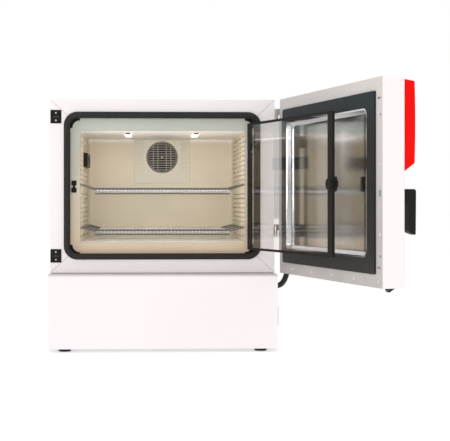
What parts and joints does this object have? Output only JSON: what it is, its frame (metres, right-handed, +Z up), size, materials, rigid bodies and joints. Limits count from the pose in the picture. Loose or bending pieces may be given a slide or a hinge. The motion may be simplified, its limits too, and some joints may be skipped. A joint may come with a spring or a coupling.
{
  "type": "laboratory incubator",
  "caption": "Cooling laboratory incubator on a refrigeration base, with an insulated outer door, an inner glass door, wire racks and a circulation fan.",
  "frame": {"origin": "on the table, under the middle of the base", "axes": "+X to the hinge side (the right, seen from the front), +Y to the rear, +Z up"},
  "size_m": [1.0513, 1.389, 0.8226],
  "materials": {
    "white_paint": "satin powder coat",
    "liner_steel": "satin stainless",
    "polished_steel": "polished stainless",
    "border_steel": "satin light grey",
    "chrome_wire": "bright",
    "screw_steel": "bright",
    "hinge_steel": "satin",
    "black_rubber": "matte",
    "black_plastic": "matte",
    "dark_panel": "matte charcoal",
    "red_plastic": "semi-gloss",
    "key_plastic": "matte grey",
    "display_glass": "gloss",
    "clear_glass": "clear",
    "lamp_lens": "diffuse",
    "foam": "rigid foam",
    "compressor_black": "satin black",
    "fin_aluminium": "mill",
    "copper": "bare",
    "zinc_steel": "galvanised"
  },
  "bodies": {
    "cabinet": {"base_front_panel": "white_paint", "base_sides": "white_paint", "base_rear_panel": "white_paint", "base_floor_pan": "zinc_steel", "feet": "black_rubber", "compressor": "compressor_black", "condenser_coil": "fin_aluminium", "condenser_fan_frame": "zinc_steel", "drip_tray": "black_plastic", "refrigerant_pipes": "copper", "power_inlet": "black_plastic", "side_vent_cover": "border_steel", "base_gland": "black_rubber", "casing_wrap": "white_paint", "casing_top": "white_paint", "casing_rear": "white_paint", "front_frame": "white_paint", "insulation": "foam", "breaker_frame": "black_plastic", "door_gasket": "black_rubber", "chamber_flange": "polished_steel", "liner": "liner_steel", "side_ducts": "liner_steel", "rear_panel": "liner_steel", "fan_cover": "liner_steel", "fan_motor": "zinc_steel", "evaporator": "fin_aluminium", "heater": "zinc_steel", "rack_runners": "liner_steel", "probe_housing": "black_plastic", "chamber_lamps": "lamp_lens", "strike_plates": "black_plastic", "cabinet_screws": "screw_steel", "glass_door_fittings": "black_plastic", "cabinet_hinges": "hinge_steel", "hose": "black_rubber"},
    "main_door": {"door_shell": "white_paint", "door_foam": "foam", "door_border": "border_steel", "door_panel": "dark_panel", "door_plate": "polished_steel", "door_screws": "screw_steel", "door_hinges": "hinge_steel", "control_housing": "red_plastic", "display_panel": "display_glass", "handle_mount": "black_plastic", "door_bumper": "black_rubber", "door_gland": "black_rubber"},
    "door_handle": {"handle_lever": "black_plastic"},
    "door_latch": {"latch_bar": "zinc_steel"},
    "glass_door": {"glass_frame": "black_plastic", "glass_pane": "clear_glass"},
    "glass_latch": {"glass_knob": "black_plastic"},
    "upper_rack": {"rack_upper": "chrome_wire"},
    "lower_rack": {"rack_lower": "chrome_wire"},
    "chamber_fan": {"fan_wheel": "black_plastic"},
    "condenser_fan": {"condenser_fan_wheel": "black_plastic"},
    "set_key": {"key_set": "key_plastic"},
    "up_key": {"key_up": "key_plastic"},
    "down_key": {"key_down": "key_plastic"}
  },
  "joints": [
    {"name": "door_swing", "type": "hinge", "parent": "cabinet", "child": "main_door", "pos_m": [0.375, -0.295, 0.536], "axis": [0, 0, 1], "range_deg": [-105, 15], "deforming": ["hose", "door_bumper"]},
    {"name": "glass_door_swing", "type": "hinge", "parent": "cabinet", "child": "glass_door", "pos_m": [0.288, -0.28, 0.536], "axis": [0, 0, 1], "range_deg": [-109.62, 15.7]},
    {"name": "handle_turn", "type": "hinge", "parent": "main_door", "child": "door_handle", "pos_m": [0.63436, -0.96159, 0.5045], "axis": [0.9659, 0.2588, 0], "range_deg": [0, 90]},
    {"name": "latch_slide", "type": "slide", "parent": "main_door", "child": "door_latch", "axis": [-0.9659, -0.2588, 0], "range_m": [0, 0.026]},
    {"name": "glass_latch_turn", "type": "hinge", "parent": "glass_door", "child": "glass_latch", "pos_m": [0.47443, -0.81549, 0.5359], "axis": [0.9421, 0.3355, 0], "range_deg": [0, 90]},
    {"name": "upper_rack_slide", "type": "slide", "parent": "cabinet", "child": "upper_rack", "axis": [0, -1, 0], "range_m": [0, 0.34]},
    {"name": "lower_rack_slide", "type": "slide", "parent": "cabinet", "child": "lower_rack", "axis": [0, -1, 0], "range_m": [0, 0.34]},
    {"name": "chamber_fan_spin", "type": "hinge", "parent": "cabinet", "child": "chamber_fan", "pos_m": [0.005, 0.295, 0.6546], "axis": [0, 1, 0], "continuous": true},
    {"name": "condenser_fan_spin", "type": "hinge", "parent": "cabinet", "child": "condenser_fan", "pos_m": [-0.18, 0.248, 0.112], "axis": [0, 1, 0], "continuous": true},
    {"name": "set_key_press", "type": "slide", "parent": "main_door", "child": "set_key", "axis": [-0.9659, -0.2588, 0], "range_m": [0, 0.0012], "stiffness_N_per_m": 300},
    {"name": "up_key_press", "type": "slide", "parent": "main_door", "child": "up_key", "axis": [-0.9659, -0.2588, 0], "range_m": [0, 0.0012], "stiffness_N_per_m": 300},
    {"name": "down_key_press", "type": "slide", "parent": "main_door", "child": "down_key", "axis": [-0.9659, -0.2588, 0], "range_m": [0, 0.0012], "stiffness_N_per_m": 300}
  ],
  "couplings": [
    {"joint": "glass_door_swing", "follows": "door_swing", "ratio": 1.0438},
    {"joint": "latch_slide", "follows": "handle_turn", "m_per_rad": 0.0165}
  ]
}
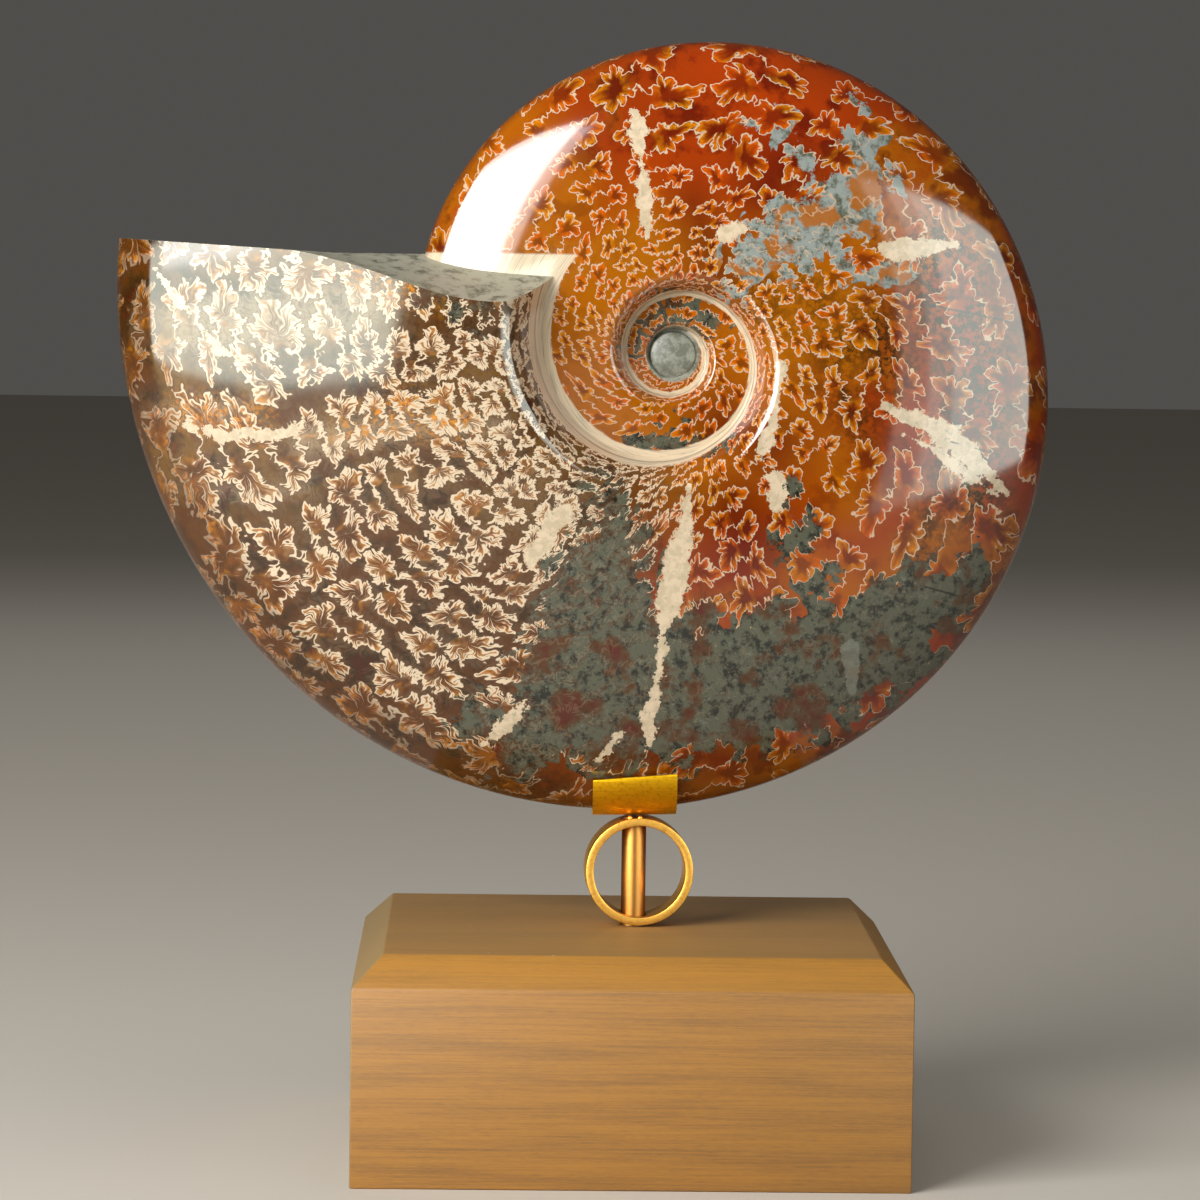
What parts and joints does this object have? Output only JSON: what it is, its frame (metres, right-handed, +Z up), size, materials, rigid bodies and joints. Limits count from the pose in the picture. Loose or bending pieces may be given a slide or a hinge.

________________________________________

**PROBLEM STATEMENT:**
Your task is to output the full set of records exactly as presented.

**SOLVED EXERCISE:**
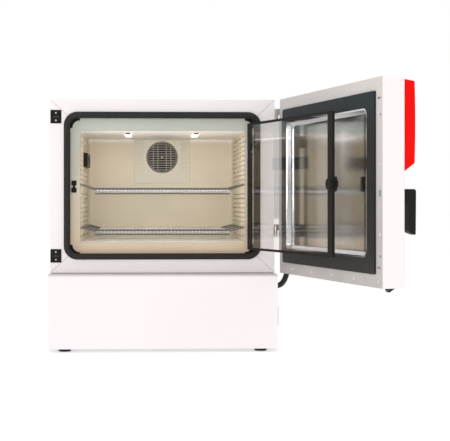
What parts and joints does this object have? Output only JSON: what it is, its frame (metres, right-handed, +Z up), size, materials, rigid bodies and joints. Limits count from the pose in the picture. Loose or bending pieces may be given a slide or a hinge. The motion may be simplified, its limits too, and some joints may be skipped. A joint may come with a spring or a coupling.
{
  "type": "laboratory incubator",
  "caption": "Cooling laboratory incubator on a refrigeration base, with an insulated outer door, an inner glass door, wire racks and a circulation fan.",
  "frame": {"origin": "on the table, under the middle of the base", "axes": "+X to the hinge side (the right, seen from the front), +Y to the rear, +Z up"},
  "size_m": [1.0513, 1.389, 0.8226],
  "materials": {
    "white_paint": "satin powder coat",
    "liner_steel": "satin stainless",
    "polished_steel": "polished stainless",
    "border_steel": "satin light grey",
    "chrome_wire": "bright",
    "screw_steel": "bright",
    "hinge_steel": "satin",
    "black_rubber": "matte",
    "black_plastic": "matte",
    "dark_panel": "matte charcoal",
    "red_plastic": "semi-gloss",
    "key_plastic": "matte grey",
    "display_glass": "gloss",
    "clear_glass": "clear",
    "lamp_lens": "diffuse",
    "foam": "rigid foam",
    "compressor_black": "satin black",
    "fin_aluminium": "mill",
    "copper": "bare",
    "zinc_steel": "galvanised"
  },
  "bodies": {
    "cabinet": {"base_front_panel": "white_paint", "base_sides": "white_paint", "base_rear_panel": "white_paint", "base_floor_pan": "zinc_steel", "feet": "black_rubber", "compressor": "compressor_black", "condenser_coil": "fin_aluminium", "condenser_fan_frame": "zinc_steel", "drip_tray": "black_plastic", "refrigerant_pipes": "copper", "power_inlet": "black_plastic", "side_vent_cover": "border_steel", "base_gland": "black_rubber", "casing_wrap": "white_paint", "casing_top": "white_paint", "casing_rear": "white_paint", "front_frame": "white_paint", "insulation": "foam", "breaker_frame": "black_plastic", "door_gasket": "black_rubber", "chamber_flange": "polished_steel", "liner": "liner_steel", "side_ducts": "liner_steel", "rear_panel": "liner_steel", "fan_cover": "liner_steel", "fan_motor": "zinc_steel", "evaporator": "fin_aluminium", "heater": "zinc_steel", "rack_runners": "liner_steel", "probe_housing": "black_plastic", "chamber_lamps": "lamp_lens", "strike_plates": "black_plastic", "cabinet_screws": "screw_steel", "glass_door_fittings": "black_plastic", "cabinet_hinges": "hinge_steel", "hose": "black_rubber"},
    "main_door": {"door_shell": "white_paint", "door_foam": "foam", "door_border": "border_steel", "door_panel": "dark_panel", "door_plate": "polished_steel", "door_screws": "screw_steel", "door_hinges": "hinge_steel", "control_housing": "red_plastic", "display_panel": "display_glass", "handle_mount": "black_plastic", "door_bumper": "black_rubber", "door_gland": "black_rubber"},
    "door_handle": {"handle_lever": "black_plastic"},
    "door_latch": {"latch_bar": "zinc_steel"},
    "glass_door": {"glass_frame": "black_plastic", "glass_pane": "clear_glass"},
    "glass_latch": {"glass_knob": "black_plastic"},
    "upper_rack": {"rack_upper": "chrome_wire"},
    "lower_rack": {"rack_lower": "chrome_wire"},
    "chamber_fan": {"fan_wheel": "black_plastic"},
    "condenser_fan": {"condenser_fan_wheel": "black_plastic"},
    "set_key": {"key_set": "key_plastic"},
    "up_key": {"key_up": "key_plastic"},
    "down_key": {"key_down": "key_plastic"}
  },
  "joints": [
    {"name": "door_swing", "type": "hinge", "parent": "cabinet", "child": "main_door", "pos_m": [0.375, -0.295, 0.536], "axis": [0, 0, 1], "range_deg": [-105, 15], "deforming": ["hose", "door_bumper"]},
    {"name": "glass_door_swing", "type": "hinge", "parent": "cabinet", "child": "glass_door", "pos_m": [0.288, -0.28, 0.536], "axis": [0, 0, 1], "range_deg": [-109.62, 15.7]},
    {"name": "handle_turn", "type": "hinge", "parent": "main_door", "child": "door_handle", "pos_m": [0.63436, -0.96159, 0.5045], "axis": [0.9659, 0.2588, 0], "range_deg": [0, 90]},
    {"name": "latch_slide", "type": "slide", "parent": "main_door", "child": "door_latch", "axis": [-0.9659, -0.2588, 0], "range_m": [0, 0.026]},
    {"name": "glass_latch_turn", "type": "hinge", "parent": "glass_door", "child": "glass_latch", "pos_m": [0.47443, -0.81549, 0.5359], "axis": [0.9421, 0.3355, 0], "range_deg": [0, 90]},
    {"name": "upper_rack_slide", "type": "slide", "parent": "cabinet", "child": "upper_rack", "axis": [0, -1, 0], "range_m": [0, 0.34]},
    {"name": "lower_rack_slide", "type": "slide", "parent": "cabinet", "child": "lower_rack", "axis": [0, -1, 0], "range_m": [0, 0.34]},
    {"name": "chamber_fan_spin", "type": "hinge", "parent": "cabinet", "child": "chamber_fan", "pos_m": [0.005, 0.295, 0.6546], "axis": [0, 1, 0], "continuous": true},
    {"name": "condenser_fan_spin", "type": "hinge", "parent": "cabinet", "child": "condenser_fan", "pos_m": [-0.18, 0.248, 0.112], "axis": [0, 1, 0], "continuous": true},
    {"name": "set_key_press", "type": "slide", "parent": "main_door", "child": "set_key", "axis": [-0.9659, -0.2588, 0], "range_m": [0, 0.0012], "stiffness_N_per_m": 300},
    {"name": "up_key_press", "type": "slide", "parent": "main_door", "child": "up_key", "axis": [-0.9659, -0.2588, 0], "range_m": [0, 0.0012], "stiffness_N_per_m": 300},
    {"name": "down_key_press", "type": "slide", "parent": "main_door", "child": "down_key", "axis": [-0.9659, -0.2588, 0], "range_m": [0, 0.0012], "stiffness_N_per_m": 300}
  ],
  "couplings": [
    {"joint": "glass_door_swing", "follows": "door_swing", "ratio": 1.0438},
    {"joint": "latch_slide", "follows": "handle_turn", "m_per_rad": 0.0165}
  ]
}
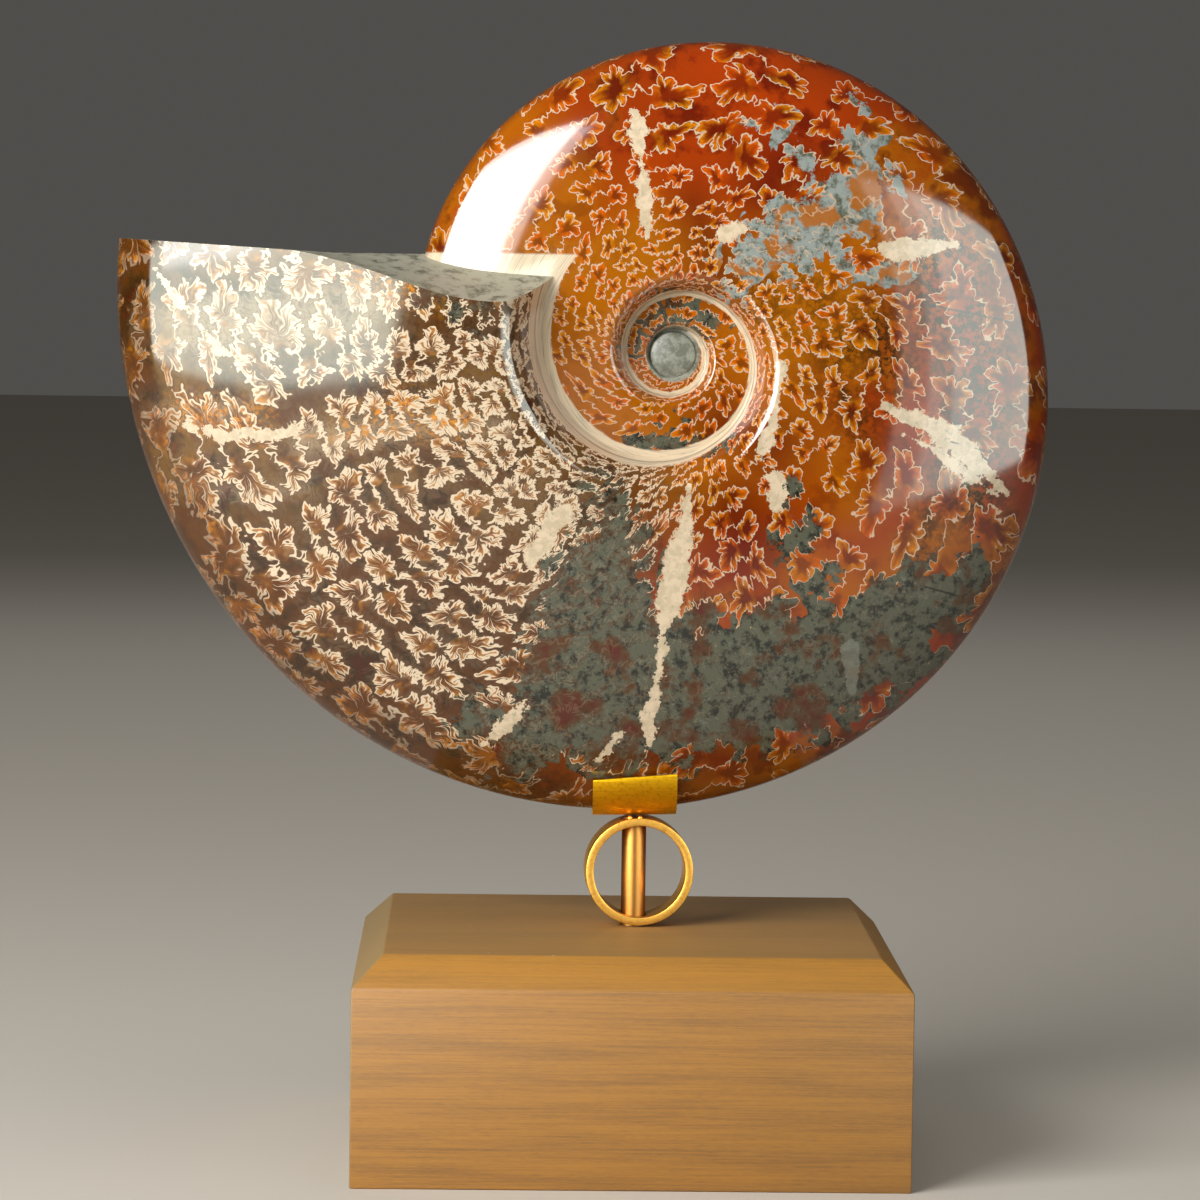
What parts and joints does this object have? Output only JSON: what it is, its frame (metres, right-handed, +Z up), size, materials, rigid bodies and joints. Limits count from the pose in the picture. Loose or bending pieces may be given a slide or a hinge.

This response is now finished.